■ PROMPT
Here are some entries; quote each one exactly.

■ TASK INPUTS
▼
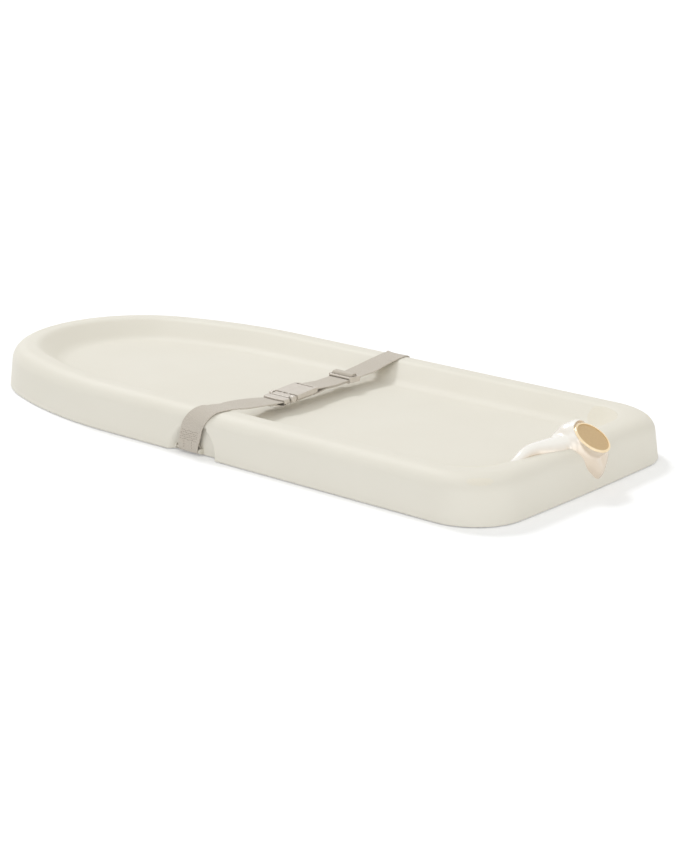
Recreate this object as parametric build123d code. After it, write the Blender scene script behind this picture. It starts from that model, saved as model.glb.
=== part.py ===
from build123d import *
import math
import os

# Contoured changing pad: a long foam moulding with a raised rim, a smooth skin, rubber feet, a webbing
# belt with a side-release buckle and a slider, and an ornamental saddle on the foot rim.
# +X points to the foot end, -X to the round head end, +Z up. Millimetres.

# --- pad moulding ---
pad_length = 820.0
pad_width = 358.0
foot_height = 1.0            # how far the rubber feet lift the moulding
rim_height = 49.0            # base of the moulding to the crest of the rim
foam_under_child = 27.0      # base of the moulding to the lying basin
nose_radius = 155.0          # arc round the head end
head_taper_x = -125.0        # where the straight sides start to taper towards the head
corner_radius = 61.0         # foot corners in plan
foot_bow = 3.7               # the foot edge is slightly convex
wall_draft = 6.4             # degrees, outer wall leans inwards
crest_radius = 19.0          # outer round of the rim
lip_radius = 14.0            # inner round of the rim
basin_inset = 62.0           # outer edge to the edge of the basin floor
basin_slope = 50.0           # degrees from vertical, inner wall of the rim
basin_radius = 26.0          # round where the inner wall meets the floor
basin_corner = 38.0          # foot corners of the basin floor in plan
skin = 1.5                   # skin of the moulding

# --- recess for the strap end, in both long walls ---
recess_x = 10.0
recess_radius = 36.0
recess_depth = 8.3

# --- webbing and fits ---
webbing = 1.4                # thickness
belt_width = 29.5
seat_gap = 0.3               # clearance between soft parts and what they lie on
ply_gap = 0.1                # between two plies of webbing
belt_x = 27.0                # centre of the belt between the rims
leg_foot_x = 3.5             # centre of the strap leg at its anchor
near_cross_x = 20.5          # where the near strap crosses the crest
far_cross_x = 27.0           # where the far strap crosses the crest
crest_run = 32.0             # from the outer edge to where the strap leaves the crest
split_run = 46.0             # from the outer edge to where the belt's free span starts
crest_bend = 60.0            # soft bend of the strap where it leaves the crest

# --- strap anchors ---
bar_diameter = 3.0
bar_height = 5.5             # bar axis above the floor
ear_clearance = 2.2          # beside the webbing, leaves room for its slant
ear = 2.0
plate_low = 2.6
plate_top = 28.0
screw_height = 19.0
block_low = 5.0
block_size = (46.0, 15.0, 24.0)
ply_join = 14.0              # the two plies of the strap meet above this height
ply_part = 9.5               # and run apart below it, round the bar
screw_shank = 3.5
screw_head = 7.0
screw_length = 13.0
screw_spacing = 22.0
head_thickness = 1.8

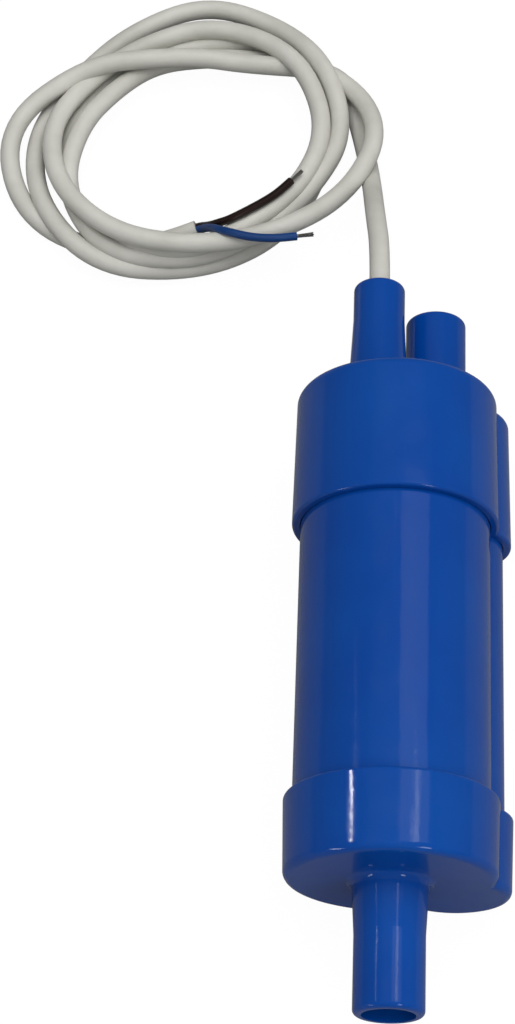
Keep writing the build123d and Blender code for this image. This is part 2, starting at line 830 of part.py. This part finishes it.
▲
■ WRITTEN SOLUTION
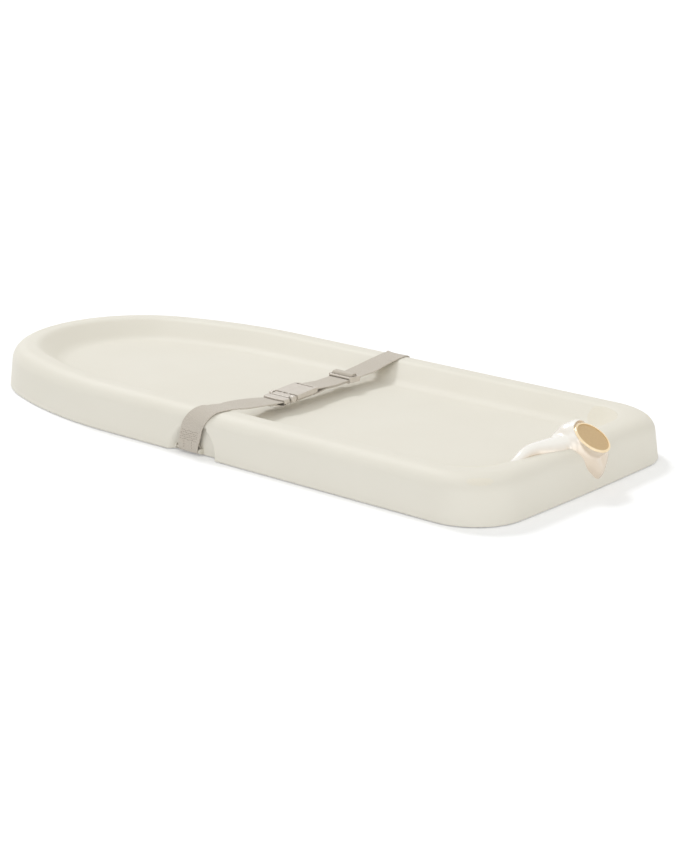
Recreate this object as parametric build123d code. After it, write the Blender scene script behind this picture. It starts from that model, saved as model.glb.
=== part.py ===
from build123d import *
import math
import os

# Contoured changing pad: a long foam moulding with a raised rim, a smooth skin, rubber feet, a webbing
# belt with a side-release buckle and a slider, and an ornamental saddle on the foot rim.
# +X points to the foot end, -X to the round head end, +Z up. Millimetres.

# --- pad moulding ---
pad_length = 820.0
pad_width = 358.0
foot_height = 1.0            # how far the rubber feet lift the moulding
rim_height = 49.0            # base of the moulding to the crest of the rim
foam_under_child = 27.0      # base of the moulding to the lying basin
nose_radius = 155.0          # arc round the head end
head_taper_x = -125.0        # where the straight sides start to taper towards the head
corner_radius = 61.0         # foot corners in plan
foot_bow = 3.7               # the foot edge is slightly convex
wall_draft = 6.4             # degrees, outer wall leans inwards
crest_radius = 19.0          # outer round of the rim
lip_radius = 14.0            # inner round of the rim
basin_inset = 62.0           # outer edge to the edge of the basin floor
basin_slope = 50.0           # degrees from vertical, inner wall of the rim
basin_radius = 26.0          # round where the inner wall meets the floor
basin_corner = 38.0          # foot corners of the basin floor in plan
skin = 1.5                   # skin of the moulding

# --- recess for the strap end, in both long walls ---
recess_x = 10.0
recess_radius = 36.0
recess_depth = 8.3

# --- webbing and fits ---
webbing = 1.4                # thickness
belt_width = 29.5
seat_gap = 0.3               # clearance between soft parts and what they lie on
ply_gap = 0.1                # between two plies of webbing
belt_x = 27.0                # centre of the belt between the rims
leg_foot_x = 3.5             # centre of the strap leg at its anchor
near_cross_x = 20.5          # where the near strap crosses the crest
far_cross_x = 27.0           # where the far strap crosses the crest
crest_run = 32.0             # from the outer edge to where the strap leaves the crest
split_run = 46.0             # from the outer edge to where the belt's free span starts
crest_bend = 60.0            # soft bend of the strap where it leaves the crest

# --- strap anchors ---
bar_diameter = 3.0
bar_height = 5.5             # bar axis above the floor
ear_clearance = 2.2          # beside the webbing, leaves room for its slant
ear = 2.0
plate_low = 2.6
plate_top = 28.0
screw_height = 19.0
block_low = 5.0
block_size = (46.0, 15.0, 24.0)
ply_join = 14.0              # the two plies of the strap meet above this height
ply_part = 9.5               # and run apart below it, round the bar
screw_shank = 3.5
screw_head = 7.0
screw_length = 13.0
screw_spacing = 22.0
head_thickness = 1.8

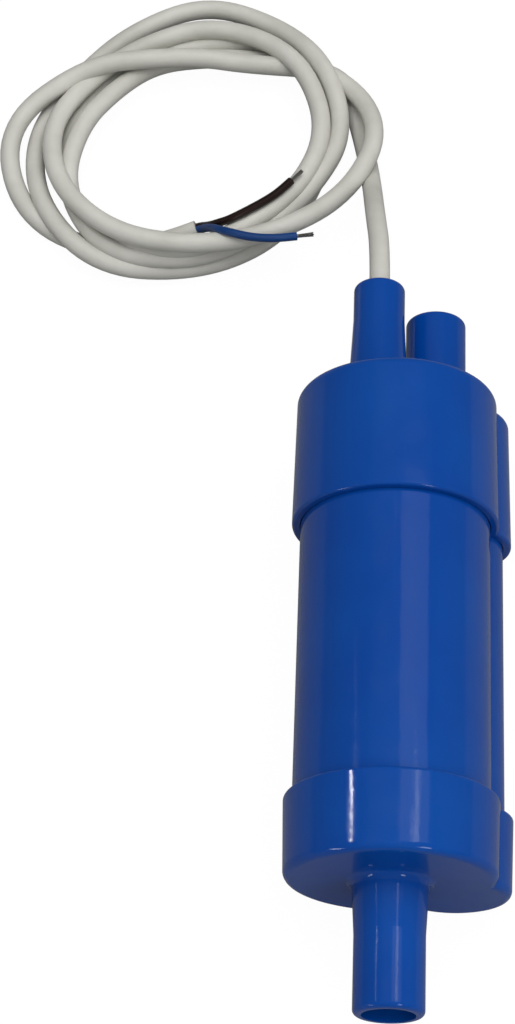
Keep writing the build123d and Blender code for this image. This is part 2, starting at line 830 of part.py. This part finishes it.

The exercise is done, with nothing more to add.